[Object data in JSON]
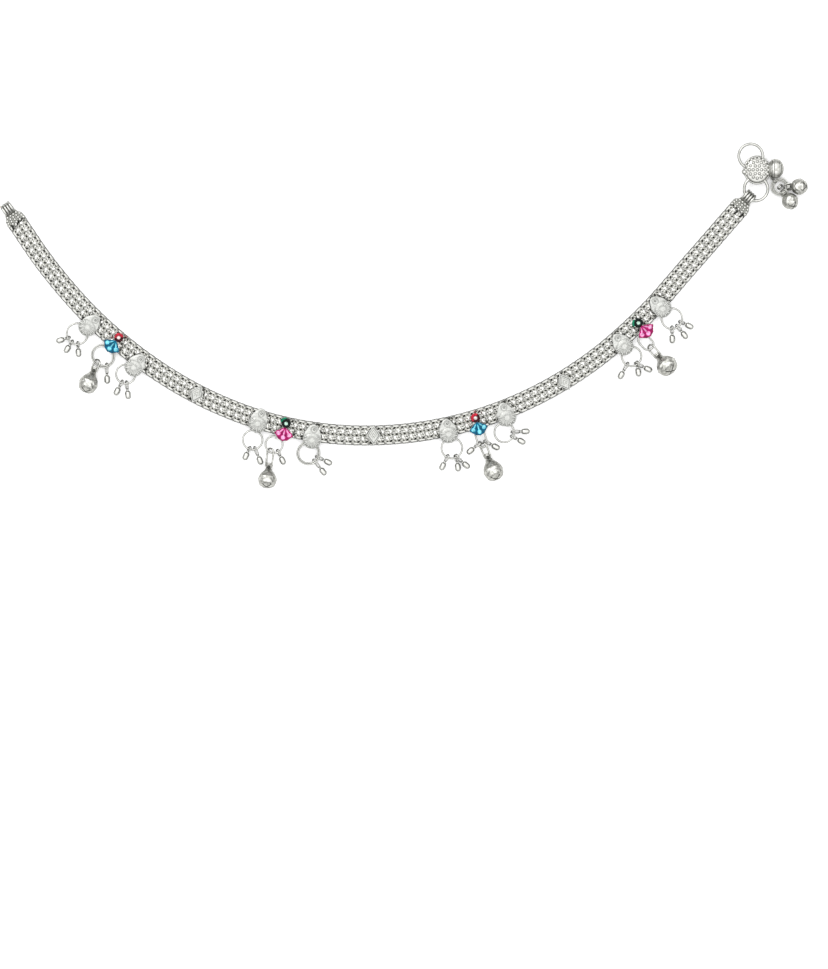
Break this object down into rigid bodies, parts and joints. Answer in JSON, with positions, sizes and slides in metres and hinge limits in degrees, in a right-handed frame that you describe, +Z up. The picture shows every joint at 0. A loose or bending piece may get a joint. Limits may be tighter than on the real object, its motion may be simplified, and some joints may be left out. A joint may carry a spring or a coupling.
{
  "type": "charm anklet",
  "caption": "Open silver chain anklet lying flat in an arc, with soldered plates, enamel charms, jump rings, small drops and bells along its outer edge and a hook clasp at one end.",
  "frame": {"origin": "middle of the underside of the bounding box, on the surface that the anklet lies on", "axes": "+X from the plain end to the end with the hook, +Y from the charms to the open side of the arc, +Z up"},
  "size_m": [0.2184, 0.0938, 0.0055],
  "materials": {
    "silver": "bright drawn silver wire and sheet, lightly tarnished",
    "frosted_silver": "stamped silver, whitened by pickling",
    "blue_enamel": "glossy glass enamel with a red head, on a silver tray",
    "pink_enamel": "glossy glass enamel with a green head, on a silver tray"
  },
  "bodies": {
    "root": {"woven_band": "silver", "shell_plate_1a": "frosted_silver", "shell_plate_1b": "frosted_silver", "shell_plate_2a": "frosted_silver", "shell_plate_2b": "frosted_silver", "shell_plate_3a": "frosted_silver", "shell_plate_3b": "frosted_silver", "shell_plate_4a": "frosted_silver", "shell_plate_4b": "frosted_silver", "kite_plate_1": "frosted_silver", "kite_plate_2": "frosted_silver", "kite_plate_3": "frosted_silver", "enamel_charm_1": "blue_enamel", "enamel_charm_2": "pink_enamel", "enamel_charm_3": "blue_enamel", "enamel_charm_4": "pink_enamel", "jump_ring_1a": "silver", "drop_1a_1": "silver", "drop_1a_2": "silver", "drop_1a_3": "silver", "jump_ring_1b": "silver", "drop_1b_1": "silver", "drop_1b_2": "silver", "jump_ring_2a": "silver", "drop_2a_1": "silver", "drop_2a_2": "silver", "jump_ring_2b": "silver", "drop_2b_1": "silver", "drop_2b_2": "silver", "jump_ring_3a": "silver", "drop_3a_1": "silver", "drop_3a_2": "silver", "jump_ring_3b": "silver", "drop_3b_1": "silver", "drop_3b_2": "silver", "jump_ring_4a": "silver", "drop_4a_1": "silver", "drop_4a_2": "silver", "jump_ring_4b": "silver", "drop_4b_1": "silver", "drop_4b_2": "silver", "drop_4b_3": "silver", "jump_ring_1c": "silver", "drop_1c_1": "silver", "bell_1": "silver", "jump_ring_2c": "silver", "drop_2c_1": "silver", "bell_2": "silver", "jump_ring_3c": "silver", "drop_3c_1": "silver", "drop_3c_2": "silver", "bell_3": "silver", "jump_ring_4c": "silver", "bell_4": "silver", "end_cap_left": "silver", "end_cap_right": "silver", "clasp_hook": "silver", "clasp_ring": "silver", "clasp_bell_1": "silver", "clasp_bell_2": "silver"}
  },
  "joints": []
}
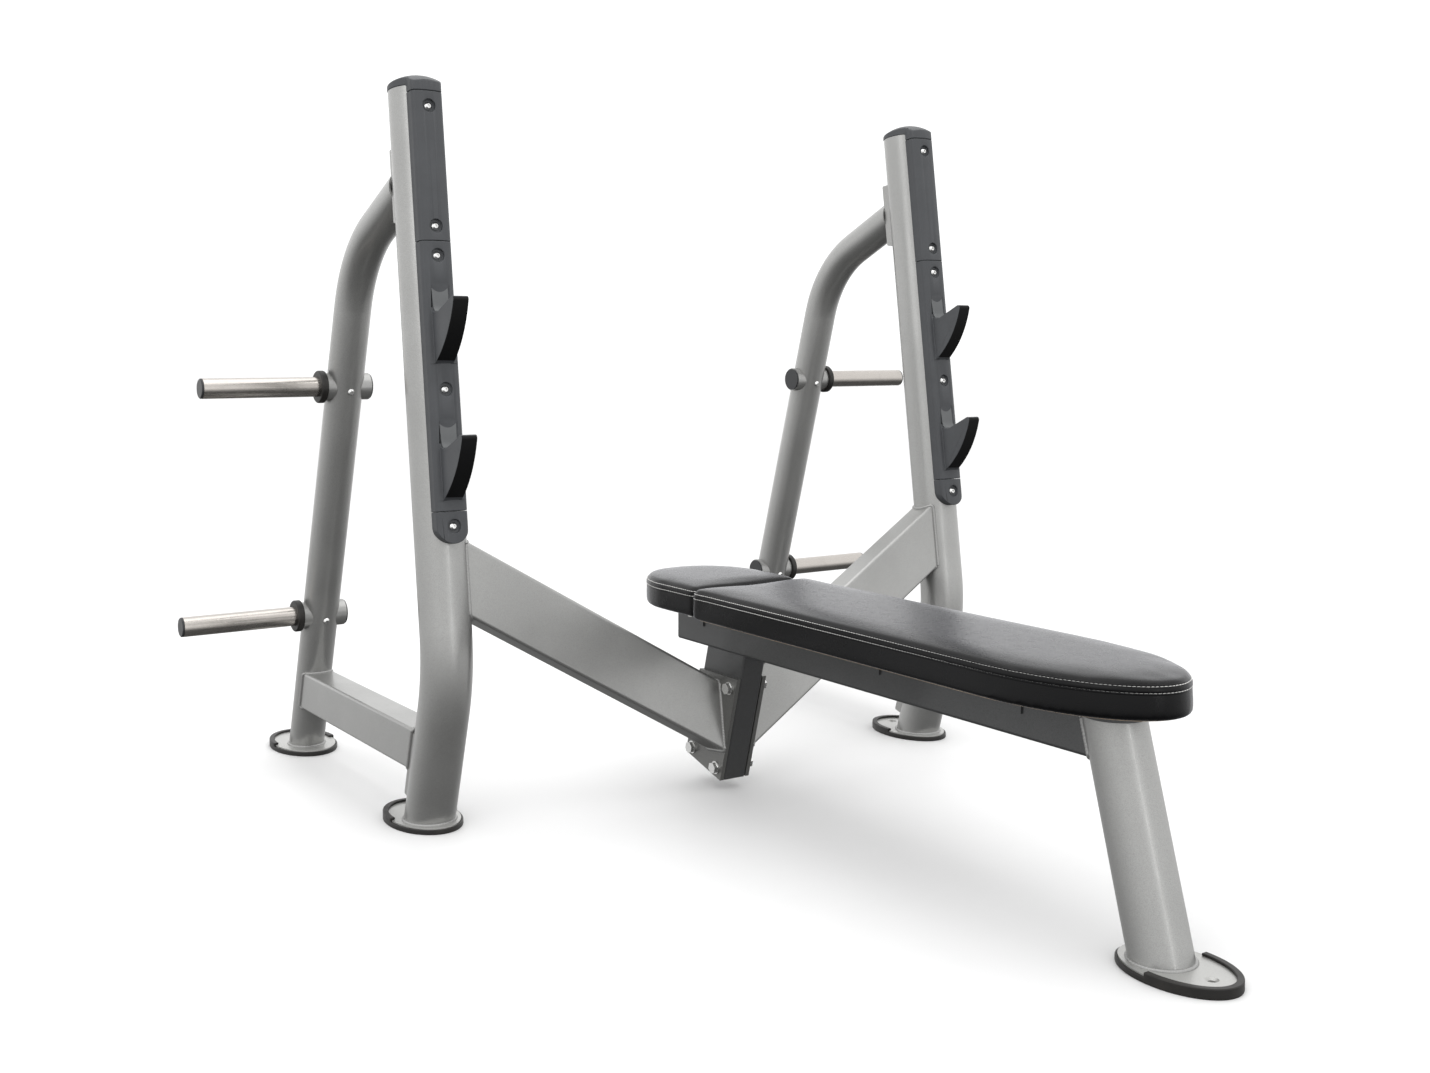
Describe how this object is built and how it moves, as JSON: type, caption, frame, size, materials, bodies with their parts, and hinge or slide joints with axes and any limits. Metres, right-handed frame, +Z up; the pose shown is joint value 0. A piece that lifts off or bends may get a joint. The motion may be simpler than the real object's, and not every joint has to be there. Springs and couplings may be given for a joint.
{
  "type": "olympic bench press",
  "caption": "Flat weight bench joined to two leaning bar racks by crossed beams, with hooks for a long bar, plate storage horns and rubber-booted feet.",
  "frame": {"origin": "middle of the bounding box, on the floor", "axes": "+Z up, +Y towards the racks and the head of the bench, +X across the bench; the user lies with the feet at -Y"},
  "size_m": [1.689, 1.984, 1.305],
  "materials": {
    "silver_paint": "satin metallic powder coat",
    "graphite_paint": "satin dark powder coat",
    "rack_plastic": "moulded, fine grain",
    "plated_fastener": "bright zinc plated",
    "horn_steel": "turned and brushed",
    "foot_rubber": "matte",
    "pad_vinyl": "coated upholstery cloth over foam",
    "plywood": "raw plywood"
  },
  "bodies": {
    "root": {"upright_left": "silver_paint", "upright_right": "silver_paint", "rear_tube_left": "silver_paint", "rear_tube_right": "silver_paint", "rear_joint_blocks": "silver_paint", "brace_joint_blocks": "silver_paint", "side_brace_left": "silver_paint", "side_brace_right": "silver_paint", "cross_beam_left": "silver_paint", "cross_beam_right": "silver_paint", "flange_plate_left": "silver_paint", "flange_plate_right": "silver_paint", "front_leg": "silver_paint", "horn_sleeves_left": "silver_paint", "horn_sleeves_right": "silver_paint", "foot_plate_front": "silver_paint", "foot_plate_upright_left": "silver_paint", "foot_plate_upright_right": "silver_paint", "foot_plate_rear_left": "silver_paint", "foot_plate_rear_right": "silver_paint", "bench_beam": "graphite_paint", "centre_post": "graphite_paint", "leg_top_plate": "graphite_paint", "pad_brackets": "graphite_paint", "upright_cap_left": "rack_plastic", "upright_cap_right": "rack_plastic", "upper_cover_left": "rack_plastic", "upper_cover_right": "rack_plastic", "hook_rack_left": "rack_plastic", "hook_rack_right": "rack_plastic", "rack_end_cap_left": "rack_plastic", "rack_end_cap_right": "rack_plastic", "beam_end_plug": "rack_plastic", "post_end_plug": "rack_plastic", "horn_end_caps": "rack_plastic", "sleeve_plugs": "rack_plastic", "cover_screws": "plated_fastener", "threaded_inserts": "plated_fastener", "horn_set_screws": "plated_fastener", "flange_bolts": "plated_fastener", "flange_nuts": "plated_fastener", "flange_washers": "plated_fastener", "pad_screws": "plated_fastener", "storage_horn_left_upper": "horn_steel", "storage_horn_left_lower": "horn_steel", "storage_horn_right_upper": "horn_steel", "storage_horn_right_lower": "horn_steel", "foot_boot_front": "foot_rubber", "foot_boot_upright_left": "foot_rubber", "foot_boot_upright_right": "foot_rubber", "foot_boot_rear_left": "foot_rubber", "foot_boot_rear_right": "foot_rubber", "stop_rings_left": "foot_rubber", "stop_rings_right": "foot_rubber", "main_pad": "pad_vinyl", "head_pad": "pad_vinyl", "main_board": "plywood", "head_board": "plywood"}
  },
  "joints": []
}
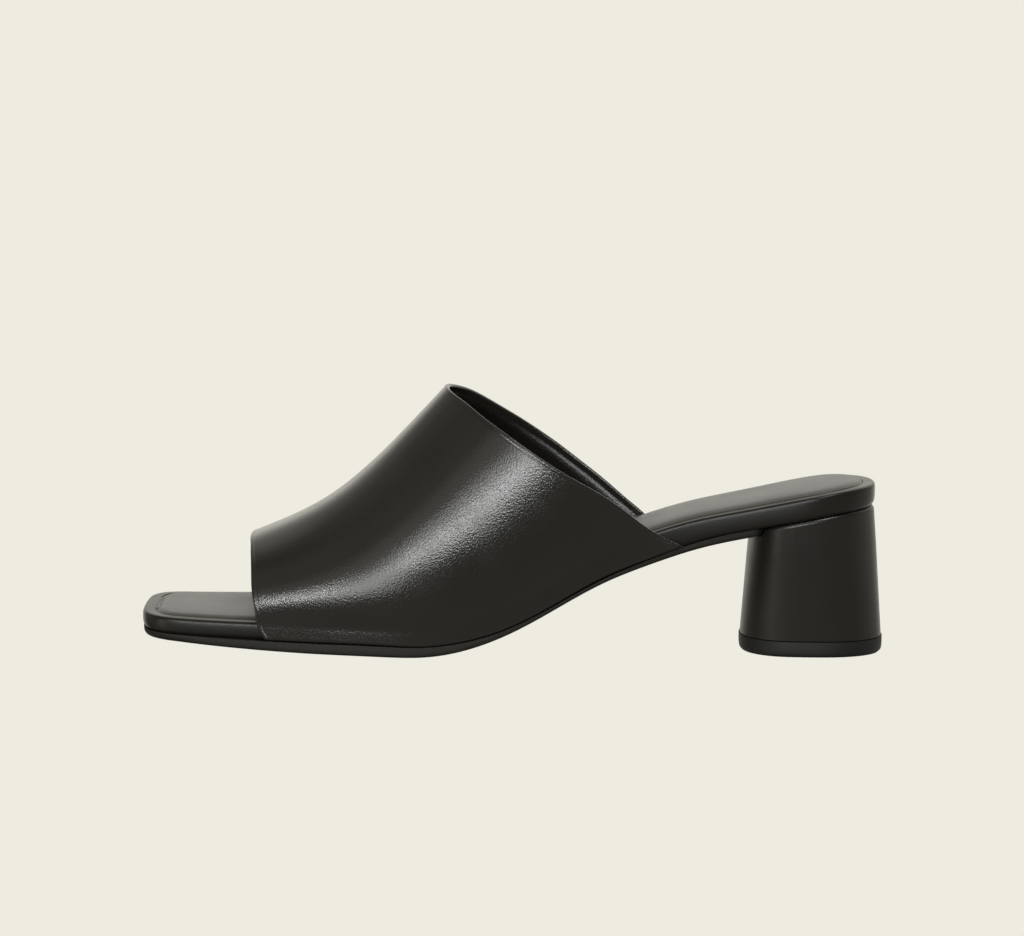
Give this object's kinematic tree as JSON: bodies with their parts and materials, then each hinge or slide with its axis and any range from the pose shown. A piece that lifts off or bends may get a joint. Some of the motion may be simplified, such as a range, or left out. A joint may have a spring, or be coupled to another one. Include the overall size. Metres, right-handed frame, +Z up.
{
  "type": "block heel mule",
  "caption": "Backless slip-on shoe with a soft square open toe, one smooth wrap-over upper, a padded footbed and a rounded block heel; the left shoe, standing empty.",
  "frame": {"origin": "on the floor, under the middle of the shoe's bounding box", "axes": "+X from the toe to the heel, +Y from the outer side to the inner side, +Z up"},
  "size_m": [0.2432, 0.0812, 0.085],
  "materials": {
    "outsole": "matte, near black",
    "footbed": "smooth wrapped leather, semi-matte near black",
    "insole": "soft lining leather, matte, warm near black",
    "upper": "smooth calf leather with a fine grain and a broad soft sheen, near black",
    "heel": "smooth wrapped leather, satin near black",
    "top_lift": "matte, near black"
  },
  "bodies": {
    "root": {"outsole": "outsole", "footbed": "footbed", "insole": "insole", "upper": "upper", "heel": "heel", "top_lift": "top_lift"}
  },
  "joints": []
}
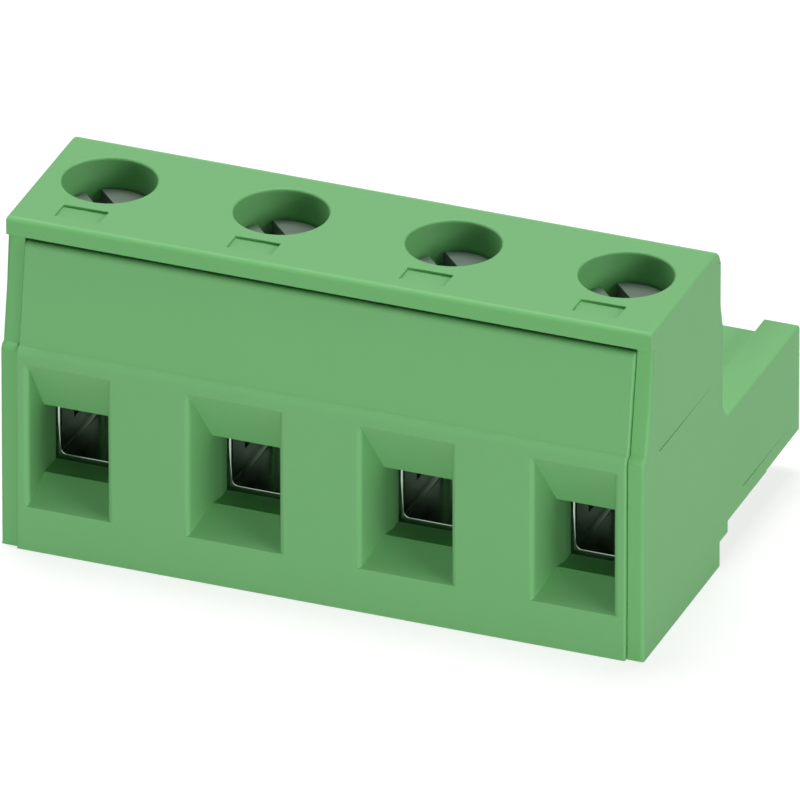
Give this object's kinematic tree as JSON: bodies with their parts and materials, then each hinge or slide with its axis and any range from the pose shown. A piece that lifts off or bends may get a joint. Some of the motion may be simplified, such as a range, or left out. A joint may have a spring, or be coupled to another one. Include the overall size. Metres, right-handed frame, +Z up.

Task instructions — Reproduce every entry word for word, but omit the pictures.

Output of the exercise —
Break this object down into rigid bodies, parts and joints. Answer in JSON, with positions, sizes and slides in metres and hinge limits in degrees, in a right-handed frame that you describe, +Z up. The picture shows every joint at 0. A loose or bending piece may get a joint. Limits may be tighter than on the real object, its motion may be simplified, and some joints may be left out. A joint may carry a spring or a coupling.
{
  "type": "charm anklet",
  "caption": "Open silver chain anklet lying flat in an arc, with soldered plates, enamel charms, jump rings, small drops and bells along its outer edge and a hook clasp at one end.",
  "frame": {"origin": "middle of the underside of the bounding box, on the surface that the anklet lies on", "axes": "+X from the plain end to the end with the hook, +Y from the charms to the open side of the arc, +Z up"},
  "size_m": [0.2184, 0.0938, 0.0055],
  "materials": {
    "silver": "bright drawn silver wire and sheet, lightly tarnished",
    "frosted_silver": "stamped silver, whitened by pickling",
    "blue_enamel": "glossy glass enamel with a red head, on a silver tray",
    "pink_enamel": "glossy glass enamel with a green head, on a silver tray"
  },
  "bodies": {
    "root": {"woven_band": "silver", "shell_plate_1a": "frosted_silver", "shell_plate_1b": "frosted_silver", "shell_plate_2a": "frosted_silver", "shell_plate_2b": "frosted_silver", "shell_plate_3a": "frosted_silver", "shell_plate_3b": "frosted_silver", "shell_plate_4a": "frosted_silver", "shell_plate_4b": "frosted_silver", "kite_plate_1": "frosted_silver", "kite_plate_2": "frosted_silver", "kite_plate_3": "frosted_silver", "enamel_charm_1": "blue_enamel", "enamel_charm_2": "pink_enamel", "enamel_charm_3": "blue_enamel", "enamel_charm_4": "pink_enamel", "jump_ring_1a": "silver", "drop_1a_1": "silver", "drop_1a_2": "silver", "drop_1a_3": "silver", "jump_ring_1b": "silver", "drop_1b_1": "silver", "drop_1b_2": "silver", "jump_ring_2a": "silver", "drop_2a_1": "silver", "drop_2a_2": "silver", "jump_ring_2b": "silver", "drop_2b_1": "silver", "drop_2b_2": "silver", "jump_ring_3a": "silver", "drop_3a_1": "silver", "drop_3a_2": "silver", "jump_ring_3b": "silver", "drop_3b_1": "silver", "drop_3b_2": "silver", "jump_ring_4a": "silver", "drop_4a_1": "silver", "drop_4a_2": "silver", "jump_ring_4b": "silver", "drop_4b_1": "silver", "drop_4b_2": "silver", "drop_4b_3": "silver", "jump_ring_1c": "silver", "drop_1c_1": "silver", "bell_1": "silver", "jump_ring_2c": "silver", "drop_2c_1": "silver", "bell_2": "silver", "jump_ring_3c": "silver", "drop_3c_1": "silver", "drop_3c_2": "silver", "bell_3": "silver", "jump_ring_4c": "silver", "bell_4": "silver", "end_cap_left": "silver", "end_cap_right": "silver", "clasp_hook": "silver", "clasp_ring": "silver", "clasp_bell_1": "silver", "clasp_bell_2": "silver"}
  },
  "joints": []
}
Describe how this object is built and how it moves, as JSON: type, caption, frame, size, materials, bodies with their parts, and hinge or slide joints with axes and any limits. Metres, right-handed frame, +Z up; the pose shown is joint value 0. A piece that lifts off or bends may get a joint. The motion may be simpler than the real object's, and not every joint has to be there. Springs and couplings may be given for a joint.
{
  "type": "olympic bench press",
  "caption": "Flat weight bench joined to two leaning bar racks by crossed beams, with hooks for a long bar, plate storage horns and rubber-booted feet.",
  "frame": {"origin": "middle of the bounding box, on the floor", "axes": "+Z up, +Y towards the racks and the head of the bench, +X across the bench; the user lies with the feet at -Y"},
  "size_m": [1.689, 1.984, 1.305],
  "materials": {
    "silver_paint": "satin metallic powder coat",
    "graphite_paint": "satin dark powder coat",
    "rack_plastic": "moulded, fine grain",
    "plated_fastener": "bright zinc plated",
    "horn_steel": "turned and brushed",
    "foot_rubber": "matte",
    "pad_vinyl": "coated upholstery cloth over foam",
    "plywood": "raw plywood"
  },
  "bodies": {
    "root": {"upright_left": "silver_paint", "upright_right": "silver_paint", "rear_tube_left": "silver_paint", "rear_tube_right": "silver_paint", "rear_joint_blocks": "silver_paint", "brace_joint_blocks": "silver_paint", "side_brace_left": "silver_paint", "side_brace_right": "silver_paint", "cross_beam_left": "silver_paint", "cross_beam_right": "silver_paint", "flange_plate_left": "silver_paint", "flange_plate_right": "silver_paint", "front_leg": "silver_paint", "horn_sleeves_left": "silver_paint", "horn_sleeves_right": "silver_paint", "foot_plate_front": "silver_paint", "foot_plate_upright_left": "silver_paint", "foot_plate_upright_right": "silver_paint", "foot_plate_rear_left": "silver_paint", "foot_plate_rear_right": "silver_paint", "bench_beam": "graphite_paint", "centre_post": "graphite_paint", "leg_top_plate": "graphite_paint", "pad_brackets": "graphite_paint", "upright_cap_left": "rack_plastic", "upright_cap_right": "rack_plastic", "upper_cover_left": "rack_plastic", "upper_cover_right": "rack_plastic", "hook_rack_left": "rack_plastic", "hook_rack_right": "rack_plastic", "rack_end_cap_left": "rack_plastic", "rack_end_cap_right": "rack_plastic", "beam_end_plug": "rack_plastic", "post_end_plug": "rack_plastic", "horn_end_caps": "rack_plastic", "sleeve_plugs": "rack_plastic", "cover_screws": "plated_fastener", "threaded_inserts": "plated_fastener", "horn_set_screws": "plated_fastener", "flange_bolts": "plated_fastener", "flange_nuts": "plated_fastener", "flange_washers": "plated_fastener", "pad_screws": "plated_fastener", "storage_horn_left_upper": "horn_steel", "storage_horn_left_lower": "horn_steel", "storage_horn_right_upper": "horn_steel", "storage_horn_right_lower": "horn_steel", "foot_boot_front": "foot_rubber", "foot_boot_upright_left": "foot_rubber", "foot_boot_upright_right": "foot_rubber", "foot_boot_rear_left": "foot_rubber", "foot_boot_rear_right": "foot_rubber", "stop_rings_left": "foot_rubber", "stop_rings_right": "foot_rubber", "main_pad": "pad_vinyl", "head_pad": "pad_vinyl", "main_board": "plywood", "head_board": "plywood"}
  },
  "joints": []
}
Give this object's kinematic tree as JSON: bodies with their parts and materials, then each hinge or slide with its axis and any range from the pose shown. A piece that lifts off or bends may get a joint. Some of the motion may be simplified, such as a range, or left out. A joint may have a spring, or be coupled to another one. Include the overall size. Metres, right-handed frame, +Z up.
{
  "type": "block heel mule",
  "caption": "Backless slip-on shoe with a soft square open toe, one smooth wrap-over upper, a padded footbed and a rounded block heel; the left shoe, standing empty.",
  "frame": {"origin": "on the floor, under the middle of the shoe's bounding box", "axes": "+X from the toe to the heel, +Y from the outer side to the inner side, +Z up"},
  "size_m": [0.2432, 0.0812, 0.085],
  "materials": {
    "outsole": "matte, near black",
    "footbed": "smooth wrapped leather, semi-matte near black",
    "insole": "soft lining leather, matte, warm near black",
    "upper": "smooth calf leather with a fine grain and a broad soft sheen, near black",
    "heel": "smooth wrapped leather, satin near black",
    "top_lift": "matte, near black"
  },
  "bodies": {
    "root": {"outsole": "outsole", "footbed": "footbed", "insole": "insole", "upper": "upper", "heel": "heel", "top_lift": "top_lift"}
  },
  "joints": []
}
Give this object's kinematic tree as JSON: bodies with their parts and materials, then each hinge or slide with its axis and any range from the pose shown. A piece that lifts off or bends may get a joint. Some of the motion may be simplified, such as a range, or left out. A joint may have a spring, or be coupled to another one. Include the overall size. Metres, right-handed frame, +Z up.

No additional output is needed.